Petrone admitted there are some things he wished he had done differently.

But, he said holding himself to high expectations will be the driving force behind his growth as a leader.

“That’s a creative tension, the difference between what is and what should be,” he said. “The ‘what should be’ is being more of a coach and a support to the administrative team.”

He said one of his biggest failings was not spending enough time in classrooms.

He hopes to tag along on field trips, spend more time interacting with students, and possibly even teach an occasional lesson in the upcoming school year.

Interaction on the classroom level will offer a better understanding of teacher and student needs, he said.
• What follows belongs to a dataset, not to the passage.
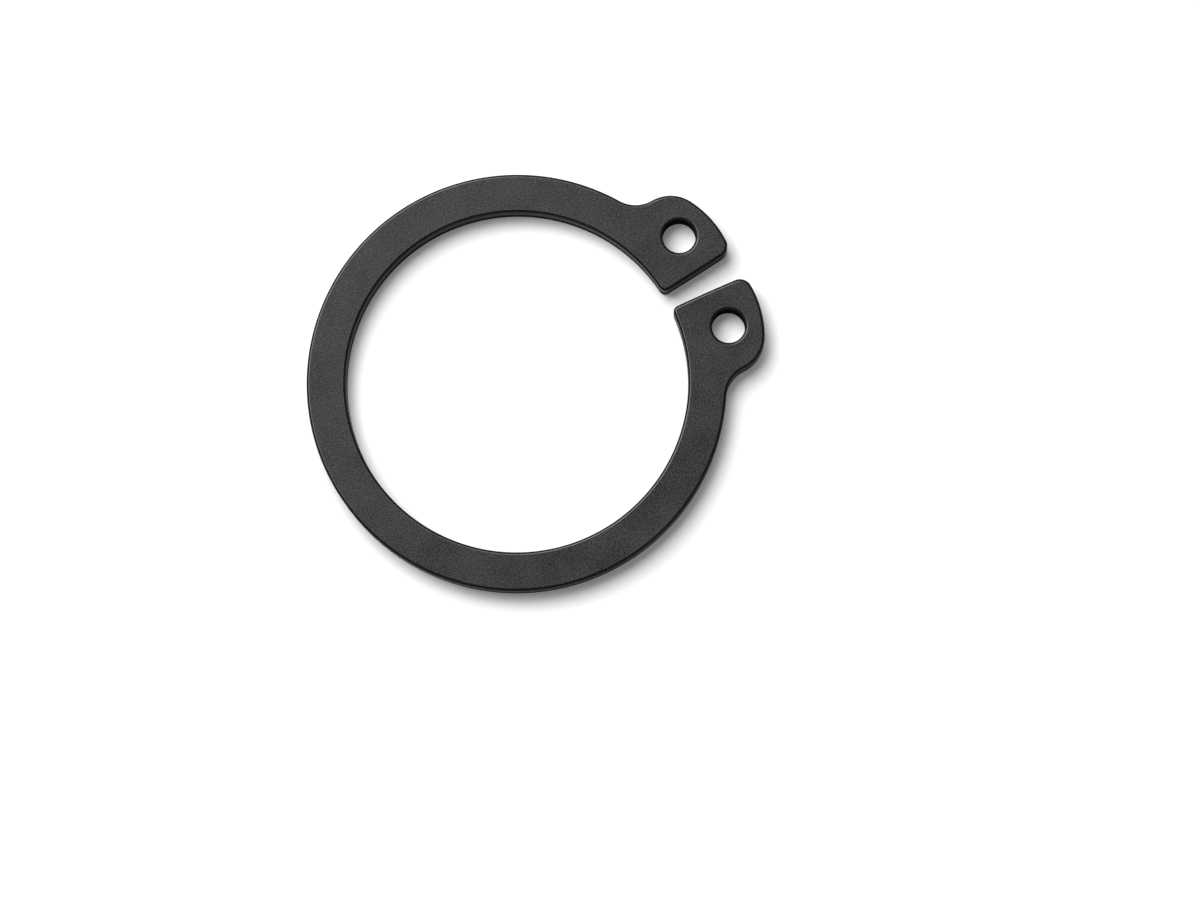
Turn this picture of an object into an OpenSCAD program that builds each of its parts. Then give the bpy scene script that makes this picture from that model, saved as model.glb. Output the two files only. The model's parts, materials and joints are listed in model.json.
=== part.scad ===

Johns said administrators all plan to work on being in the building more and structuring time to meet with one another.

“Communication among everybody is key,” she said. “And Joe is so good at that.”

Petrone will enjoy a brief vacation in July before the school year begins again, when he will have the chance to take what he’s learned and forge ahead into a new year.

“We successfully navigated some serious whitewater,” he said of his first year. “But, here we are in an eddy. We can relax a little in July, but then we get right back in the kayak in August.”